A slave ‘Afrikaner’, known as Jonker Afrikaner. The offspring of European and slave liaisons born at the Cape were the most sought after as slaves. The British (but not the burghers) called these people the Afrikanders, or Afrikaners.
The most prominent group of slaves was those who belonged to the Company. Almost all were housed in the Slave Lodge. The Company used hundreds of slaves for various tasks, such as running the Company’s market garden plantation, working in the hospital, building the port’s considerable fortifi cations and performing the town’s unattractive chores, such as removing slurry to the beach. Slaves called ‘Caffers’ (see A different kind of police force) acted as a police force, dispensing rough justice. After a century the Company’s slave force had grown to 1 000.
The Lodge, usually called the Loots or Logie, was a large, windowless building. It was located at the top of the main thoroughfare, next to the Company’s nine-acre vegetable garden, and across the street from the large Company hospital. The Lodge was virtually a fortress run by Company officials on a military system.

The two-storey Slave Lodge in Cape Town housed most of the slaves the Company owned. It was located at the top of today’s Adderley Street, close to the Company Gardens and the hospital.
Few Europeans entered the Lodge by choice, except during one hour each night when it became an active brothel for the local garrison. There were almost as many slave women as men in the Lodge, sometimes more. A couple from the Slave Lodge could get permission to be placed on the ‘marriage list’, but the Dutch Reformed Church never sanctioned or even recorded such slave marriages. Slaves owned by the colonists were not permitted to marry until 1823.
Mortality for the slaves of the Lodge was high. Throughout the period of slavery there was a clear excess of deaths and runaways over births among the Lodge slaves. It was nothing short of a demographic sinkhole.
Some of the slaves in private hands qualified as artisans. The three leading trades were those of mason, blacksmith and carpenter. Most of the owners lived in Table Valley and owned small businesses there.
Life was particularly tough for slaves who worked on the farms near Cape Town that were intensively cultivated, with wine, wheat, rye and barley being the predominant crops. Hard work throughout the year was the slaves’ lot.
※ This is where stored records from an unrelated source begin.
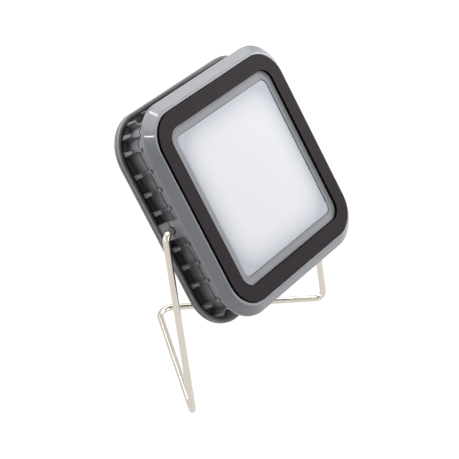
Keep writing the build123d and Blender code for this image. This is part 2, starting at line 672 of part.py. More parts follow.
def make_usb_socket():
    """Upright charging socket behind the port flap, hollow round its contact tongue."""
    mouth = COVER_INSIDE + 0.5
    with BuildPart() as socket:
        with BuildSketch(HEAD.offset(mouth)) as shell:
            with Locations((PORT_X, DRIVER_Y)):
                RectangleRounded(9.2, 3.4, 1.5)
        extrude(shell.sketch, amount=DRIVER_BACK - mouth)
        with BuildSketch(HEAD.offset(mouth)) as hollow:
            with Locations((PORT_X, DRIVER_Y)):
                RectangleRounded(8.5, 2.7, 1.2)
                Rectangle(6.6, 0.8, mode=Mode.SUBTRACT)
        extrude(hollow.sketch, amount=6.0, mode=Mode.SUBTRACT)
    write("usb_socket", socket.part)


def make_light_guides():
    """Clear pins that carry the charge lights to the back cover."""
    places = [(GUIDE_PITCH * (step - 1.5), GUIDE_Y) for step in range(4)]
    with BuildPart() as guides:
        posts(BACK, DRIVER_BACK - 1.2, 1.5, places)
        posts(COVER_INSIDE + FIT, COVER_INSIDE + 1.0, 2.2, places)
    write("charge_light_guides", guides.part)


# ---------------------------------------------------------------- moving controls
def make_power_button():
    """Round rubber button: cap through the cover, retaining collar and stem over the switch."""
    place = [(0, DRIVER_Y)]
    with BuildPart() as button:
        posts(BACK - BUTTON_PROUD, COVER_INSIDE + 1.2, BUTTON_R, place)
        fillet(loop_edges(button, BACK - BUTTON_PROUD), 0.9)
        posts(COVER_INSIDE + PLAY, COVER_INSIDE + 1.2, BUTTON_R + 1.4, place)
        posts(COVER_INSIDE + 1.2, DRIVER_BACK - 5.6, 2.0, place)
        posts(BACK - BUTTON_PROUD, BACK - BUTTON_PROUD + 0.4, 4.6, place, Mode.SUBTRACT)
        posts(BACK - BUTTON_PROUD, BACK - BUTTON_PROUD + 0.4, 3.4, place)
    write("power_button", button.part)


def make_port_flap():
    """Rubber flap over the charging socket, with a rounded hinge end and a sealing nub."""
    length, width, thickness = FLAP
    middle = BACK + thickness / 2
    hinge_x = PORT_X + length / 2 - thickness / 2
    side = Plane(origin=HEAD.from_local_coords(Vector(0, DRIVER_Y - width / 2, 0)),
                 x_dir=HEAD.x_dir, z_dir=-HEAD.y_dir)
    with BuildPart() as flap:
        with BuildSketch(side) as profile:
            with Locations(((PORT_X - length / 2 + hinge_x) / 2, middle)):
                Rectangle(hinge_x - PORT_X + length / 2, thickness)
            with Locations((hinge_x, middle)):
                Circle(thickness / 2)
        extrude(profile.sketch, amount=-width)
        with BuildSketch(HEAD.offset(BACK + thickness)) as nub:
            with Locations((PORT_X, DRIVER_Y)):
                RectangleRounded(9.2, 3.2, 1.2)
        extrude(nub.sketch, amount=0.9)
        with BuildSketch(HEAD.offset(BACK)) as grips:
            for step in range(3):
                with Locations((PORT_X - length / 2 + 1.6 + 1.3 * step, DRIVER_Y)):
                    Rectangle(0.6, width - 2.4)
        extrude(grips.sketch, amount=0.3, mode=Mode.SUBTRACT)
    write("port_flap", flap.part)


# ---------------------------------------------------------------- make everything
make_wire_stand()
make_pivot_bush("pivot_bush_left", -1)
make_pivot_bush("pivot_bush_right", 1)
make_front_bezel()
make_rear_housing()
make_case_gasket()
make_cover_gasket()
make_rear_cover()
make_trim_ring()
make_lens_frame()
make_lens_gasket()
make_diffuser()
make_reflector()
make_led_chips()
make_led_board()
make_heat_spreader()
make_battery_cells()
make_battery_tray()
make_battery_tabs()
make_leads()
make_driver_board()
make_board_parts()
make_tact_switch()
make_usb_socket()
make_light_guides()
make_power_button()
make_port_flap()
screws("case_screws", four_ways(CASE_SCREW, CASE_SCREW), -10.2, 2.9, 1.6, 1.25, 15.0, 1)
screws("cover_screws", four_ways(*COVER_SCREW), BACK + 2.0, 2.8, 1.5, 1.25, 9.0, 1)
screws("spreader_screws", eight_ways(*SPREADER_SCREW), SPREADER_BOTTOM, 2.1, 1.4, 1.05, 6.0, 1)
screws("board_screws", four_ways(BOARD_SCREW, BOARD_SCREW), BOARD_TOP, 2.8, 1.4, 1.5, 3.4, -1)
screws("driver_screws", [(x, DRIVER_Y + y) for x, y in four_ways(*DRIVER_SCREW)],
       DRIVER_FRONT, 2.4, 1.4, 1.0, 8.0, -1)
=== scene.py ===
import json
from math import cos, pi, radians, sin, tan, tau
import bpy
from mathutils import Matrix, Vector


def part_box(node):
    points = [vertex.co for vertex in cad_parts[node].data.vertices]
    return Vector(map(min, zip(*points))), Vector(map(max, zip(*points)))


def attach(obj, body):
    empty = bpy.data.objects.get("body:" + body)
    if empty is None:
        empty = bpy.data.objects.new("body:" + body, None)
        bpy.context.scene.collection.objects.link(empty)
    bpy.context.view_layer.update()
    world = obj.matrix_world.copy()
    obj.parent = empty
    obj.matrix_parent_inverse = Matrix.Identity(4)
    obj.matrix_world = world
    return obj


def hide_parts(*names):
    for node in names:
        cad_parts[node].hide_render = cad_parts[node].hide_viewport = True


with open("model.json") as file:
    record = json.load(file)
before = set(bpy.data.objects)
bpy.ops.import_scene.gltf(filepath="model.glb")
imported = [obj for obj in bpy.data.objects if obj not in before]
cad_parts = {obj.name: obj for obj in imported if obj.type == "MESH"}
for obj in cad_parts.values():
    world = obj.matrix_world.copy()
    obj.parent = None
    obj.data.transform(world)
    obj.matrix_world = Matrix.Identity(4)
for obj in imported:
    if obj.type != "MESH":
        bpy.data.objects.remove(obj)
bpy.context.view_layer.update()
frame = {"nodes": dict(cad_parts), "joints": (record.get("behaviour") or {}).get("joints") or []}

MM = 0.001

# ---------------------------------------------------------------- places taken from the frame
JOINTS = {joint["name"]: joint for joint in frame["joints"]}
PIVOT = Vector(JOINTS["head_tilt"]["pos_m"])
FACE_OUT = Vector(JOINTS["power_button_press"]["axis"]).normalized()
FACE_RIGHT = Vector((1.0, 0.0, 0.0))
FACE_UP = FACE_OUT.cross(FACE_RIGHT)
STAND_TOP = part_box("wire_stand")[1].z
WIRE_RADIUS = STAND_TOP - PIVOT.z       # the wire's top is on its tips, which lie on the tilt axis


def head_vector(right, up, out):
    """A vector in the head's own directions: right, up the face, out of the face."""
    return FACE_RIGHT * right + FACE_UP * up + FACE_OUT * out


# ---------------------------------------------------------------- camera
SENSOR_WIDTH = 36.0
FOCAL_LENGTH = 138.5
CLIP_START, CLIP_END = 0.05, 60.0
CAMERA_PLACE = (-835.5, 187.9, 788.0)   # head millimetres from the tilt axis
CAMERA_AHEAD = (0.704, -0.183, -0.686)  # both in the head's own directions
CAMERA_RIGHT = (0.561, -0.451, 0.695)


def make_camera():
    """A long lens from the front left, above the lamp."""
    data = bpy.data.cameras.new("camera")
    data.sensor_width = SENSOR_WIDTH
    data.lens = FOCAL_LENGTH
    data.clip_start = CLIP_START
    data.clip_end = CLIP_END
    camera = bpy.data.objects.new("camera", data)
    bpy.context.scene.collection.objects.link(camera)
    camera.location = PIVOT + head_vector(*CAMERA_PLACE) * MM
    forward = head_vector(*CAMERA_AHEAD).normalized()
    right = head_vector(*CAMERA_RIGHT)
    right = (right - forward * right.dot(forward)).normalized()
    up = right.cross(forward)
    camera.rotation_euler = Matrix((right, up, -forward)).transposed().to_euler()
    bpy.context.scene.camera = camera


make_camera()


# ---------------------------------------------------------------- material building blocks
CORNER_CENTRE = 48.0        # where the head's rounded corners are centred, in millimetres


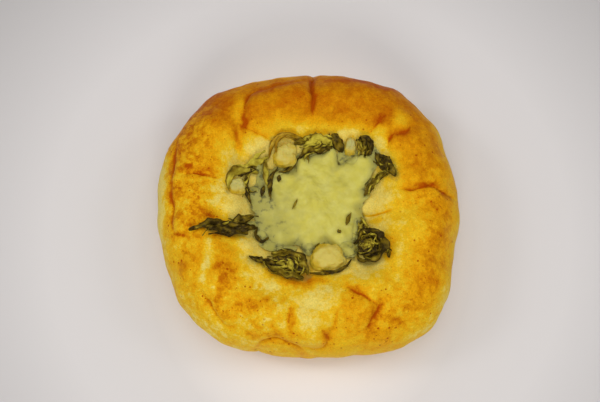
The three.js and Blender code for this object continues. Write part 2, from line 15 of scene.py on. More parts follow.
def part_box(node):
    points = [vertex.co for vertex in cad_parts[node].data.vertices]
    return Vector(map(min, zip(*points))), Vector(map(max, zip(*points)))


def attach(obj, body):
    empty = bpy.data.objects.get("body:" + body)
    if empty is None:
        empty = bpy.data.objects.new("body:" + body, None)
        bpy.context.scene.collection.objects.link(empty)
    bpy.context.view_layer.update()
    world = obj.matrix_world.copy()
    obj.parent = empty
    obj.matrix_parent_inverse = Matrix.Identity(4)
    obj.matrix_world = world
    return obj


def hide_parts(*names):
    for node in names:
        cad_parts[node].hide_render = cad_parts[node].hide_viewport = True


bl_info = {
    "name": "Savoury Bun",
    "version": (1, 0, 0),
    "blender": (4, 5, 0),
    "location": "View3D > Sidebar > Bun",
    "description": "Dresses the packed solids of a filled, baked bun",
    "category": "Object",
}

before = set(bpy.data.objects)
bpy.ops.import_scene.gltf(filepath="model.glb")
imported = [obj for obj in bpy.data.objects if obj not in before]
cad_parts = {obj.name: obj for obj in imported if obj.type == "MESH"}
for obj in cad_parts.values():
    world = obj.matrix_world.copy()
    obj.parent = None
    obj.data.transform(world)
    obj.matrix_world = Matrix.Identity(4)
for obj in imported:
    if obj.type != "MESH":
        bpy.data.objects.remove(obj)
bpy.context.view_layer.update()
BUN_LOW, BUN_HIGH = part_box("bun")

MM = 0.001
BODY = "root"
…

So indispensable was slave labour to these farms that it was generally thought the economy would collapse if slavery were abolished.
Slaves lived out their lives on wine and wheat farms, separated from each other and rarely visiting the few towns and villages of the
interior. Katie Jacobs, a slave born in the Malmesbury district in the nineteenth century, was separated from her Malagasy-speaking mother by sale to an owner in the next valley and neither saw nor heard from her again. There were also a few slaves to be found on extensive sheep and cattle farms that the colonists carved out in the eighteenth century. Typically on such a farm, an overseer or the son of the owner supervised a few Khoikhoi herdsmen, or a few older slaves who had been ‘farmed out’ would be there on their own. Here they lived out their lives in great isolation.